Information shown:
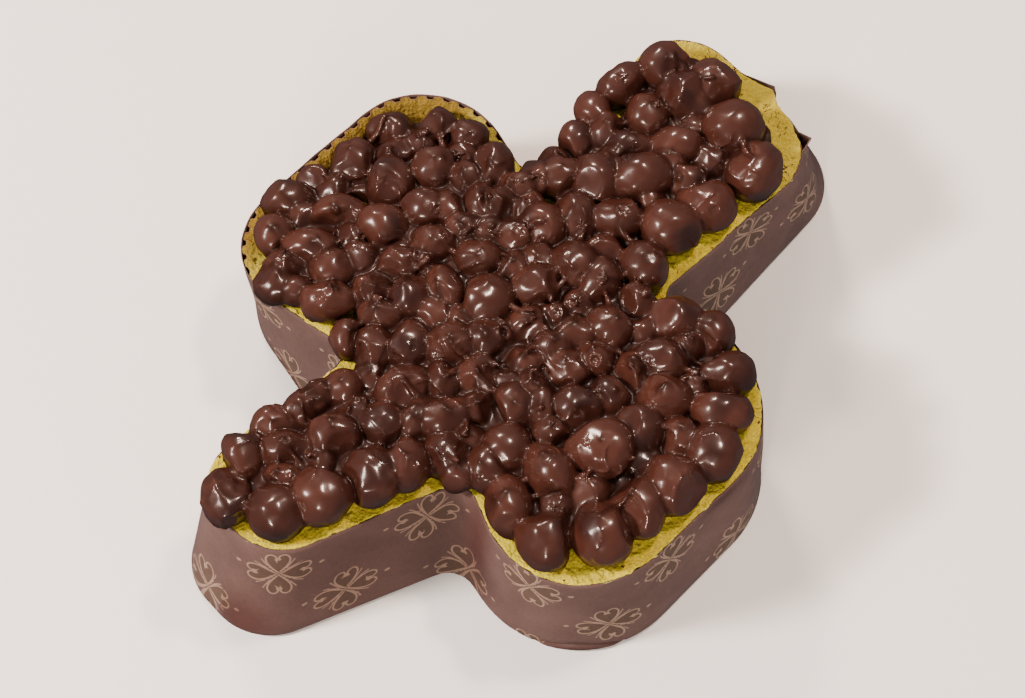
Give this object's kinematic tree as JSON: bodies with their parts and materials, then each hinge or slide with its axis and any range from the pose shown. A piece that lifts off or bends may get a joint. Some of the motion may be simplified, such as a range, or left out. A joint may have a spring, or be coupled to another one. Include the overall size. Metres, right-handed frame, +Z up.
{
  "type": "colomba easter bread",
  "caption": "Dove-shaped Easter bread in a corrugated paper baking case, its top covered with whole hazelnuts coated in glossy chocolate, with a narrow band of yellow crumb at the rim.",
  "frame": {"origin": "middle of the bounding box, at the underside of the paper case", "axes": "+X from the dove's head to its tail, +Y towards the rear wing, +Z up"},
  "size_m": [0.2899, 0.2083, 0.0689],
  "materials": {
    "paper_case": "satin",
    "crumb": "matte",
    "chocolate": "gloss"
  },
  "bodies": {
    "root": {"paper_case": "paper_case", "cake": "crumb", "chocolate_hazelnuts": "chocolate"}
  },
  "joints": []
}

Problem details: Write out the entire listing exactly.

Solution:
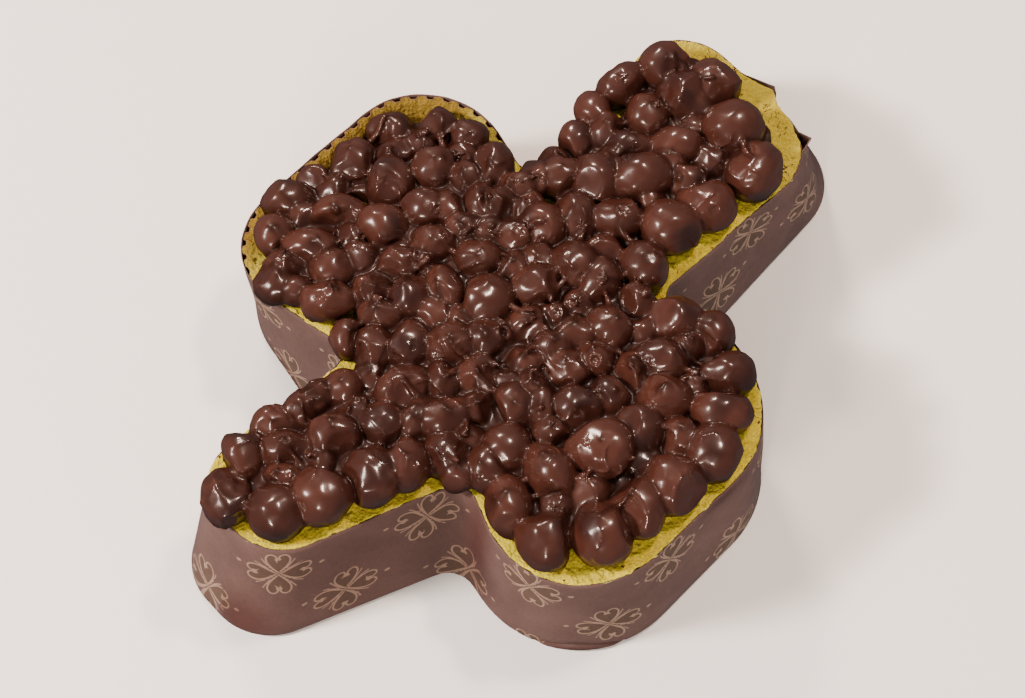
Give this object's kinematic tree as JSON: bodies with their parts and materials, then each hinge or slide with its axis and any range from the pose shown. A piece that lifts off or bends may get a joint. Some of the motion may be simplified, such as a range, or left out. A joint may have a spring, or be coupled to another one. Include the overall size. Metres, right-handed frame, +Z up.
{
  "type": "colomba easter bread",
  "caption": "Dove-shaped Easter bread in a corrugated paper baking case, its top covered with whole hazelnuts coated in glossy chocolate, with a narrow band of yellow crumb at the rim.",
  "frame": {"origin": "middle of the bounding box, at the underside of the paper case", "axes": "+X from the dove's head to its tail, +Y towards the rear wing, +Z up"},
  "size_m": [0.2899, 0.2083, 0.0689],
  "materials": {
    "paper_case": "satin",
    "crumb": "matte",
    "chocolate": "gloss"
  },
  "bodies": {
    "root": {"paper_case": "paper_case", "cake": "crumb", "chocolate_hazelnuts": "chocolate"}
  },
  "joints": []
}